Source excerpt:
◆ ◆ ◆ ◆
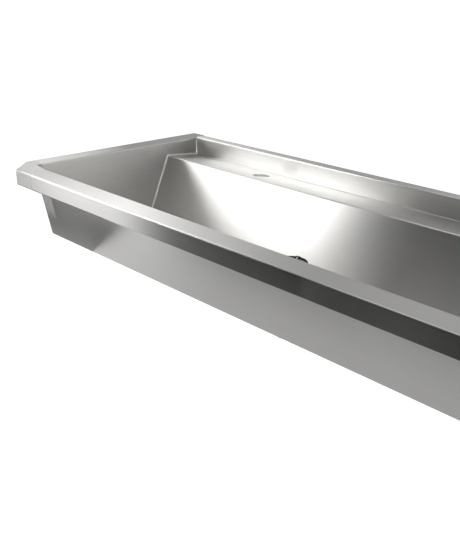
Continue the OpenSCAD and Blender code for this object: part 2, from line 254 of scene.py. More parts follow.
bowlPath = [frontFoot, (footY, floorZ), (ledgeY, ledgeZ), (upstandY, -s.upstand), (upstandY, 0),
            (s.depth, 0), (s.depth, -s.backFlange)]


def home(x, y, z):
    return Vector((x, y - s.depth, z + s.top)) / perMetre


def homeLeft(x, y, z):
    return home(x - halfLength, y, z)


def homeTurned(place, turn, *point):
    return home(*(Vector(place) + turn @ Vector(point)))


def anglesOf(steps):
    return [2 * math.pi * k / steps for k in range(steps)]


def foldedSides(path, inner, thick, steps):
    # The visible side (on the left of the path) and the hidden side of a folded sheet
    points = [Vector(p) for p in path]
    visible, hidden = [], []

    def put(point, normal):
        visible.append(point)
        hidden.append(point - normal * thick)

    first = (points[1] - points[0]).normalized()
    put(points[0], Vector((-first.y, first.x)))
    for before, corner, after in zip(points, points[1:], points[2:]):
        d, e = (corner - before).normalized(), (after - corner).normalized()
        turn = math.atan2(d.x * e.y - d.y * e.x, d.dot(e))
        sign = 1 if turn > 0 else -1
        radius = inner if sign > 0 else inner + thick
        normal = Vector((-d.y, d.x))
        centre = corner - d * radius * math.tan(abs(turn) / 2) + normal * sign * radius
        for k in range(steps + 1):
            spun = Matrix.Rotation(turn * k / steps, 2) @ normal
            put(centre - spun * sign * radius, spun)
    last = (points[-1] - points[-2]).normalized()
    put(points[-1], Vector((-last.y, last.x)))
    return visible, hidden


def foldedLoop(path):
    visible, hidden = foldedSides(path, s.bend, s.thick, s.bendSteps)
    return visible + hidden[::-1]


def addObject(name, bm):
    bmesh.ops.recalc_face_normals(bm, faces=bm.faces)
    mesh = bpy.data.meshes.new(name)
    bm.to_mesh(mesh)
    bm.free()
    return linkObject(name, mesh)


def loftInto(bm, stations, ends="closed", skip=None):
    # Joins each outline to the next one; the ends are closed by a face, open, or joined to each other
    rings = [[bm.verts.new(p) for p in station] for station in stations]
    for one, two in zip(rings, rings[1:] + rings[:1] if ends == "joined" else rings[1:]):
        for k in range(len(one)):
            if k != skip:
                j = (k + 1) % len(one)
                bm.faces.new((one[k], one[j], two[j], two[k]))
    if ends == "closed":
        bm.faces.new(rings[0][::-1])
        bm.faces.new(rings[-1])
    return rings


def lofted(name, stations):
    bm = bmesh.new()
    loftInto(bm, stations)
    return addObject(name, bm)


def prismX(name, loop, x0, x1):
    return lofted(name, [[home(x, *p) for p in loop] for x in (x0, x1)])


def blockOf(name, low, high):
    loop = [(low[1], low[2]), (high[1], low[2]), (high[1], high[2]), (low[1], high[2])]
    return prismX(name, loop, low[0], high[0])


def carve(piece, tool, operation="DIFFERENCE"):
    mod = piece.modifiers.new("carve", "BOOLEAN")
    mod.operation, mod.object, mod.solver = operation, tool, "EXACT"
    bpy.context.view_layer.update()
    result = bpy.data.meshes.new_from_object(piece.evaluated_get(bpy.context.evaluated_depsgraph_get()))
    piece.modifiers.clear()
    piece.data = result
    bpy.data.objects.remove(tool)


def mirrored(piece, name):
    bm = bmesh.new()
    bm.from_mesh(piece.data)
    bmesh.ops.scale(bm, vec=(-1, 1, 1), verts=bm.verts)
    bmesh.ops.reverse_faces(bm, faces=bm.faces)
    return addObject(name, bm)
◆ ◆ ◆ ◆
Each line from the top of the material above through the line with "visible, hidden = [], []" must be echoed exactly, and no other line.

Full response:
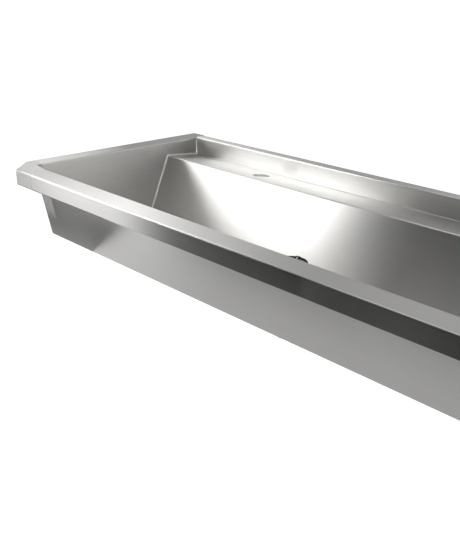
Continue the OpenSCAD and Blender code for this object: part 2, from line 254 of scene.py. More parts follow.
bowlPath = [frontFoot, (footY, floorZ), (ledgeY, ledgeZ), (upstandY, -s.upstand), (upstandY, 0),
            (s.depth, 0), (s.depth, -s.backFlange)]


def home(x, y, z):
    return Vector((x, y - s.depth, z + s.top)) / perMetre


def homeLeft(x, y, z):
    return home(x - halfLength, y, z)


def homeTurned(place, turn, *point):
    return home(*(Vector(place) + turn @ Vector(point)))


def anglesOf(steps):
    return [2 * math.pi * k / steps for k in range(steps)]


def foldedSides(path, inner, thick, steps):
    # The visible side (on the left of the path) and the hidden side of a folded sheet
    points = [Vector(p) for p in path]
    visible, hidden = [], []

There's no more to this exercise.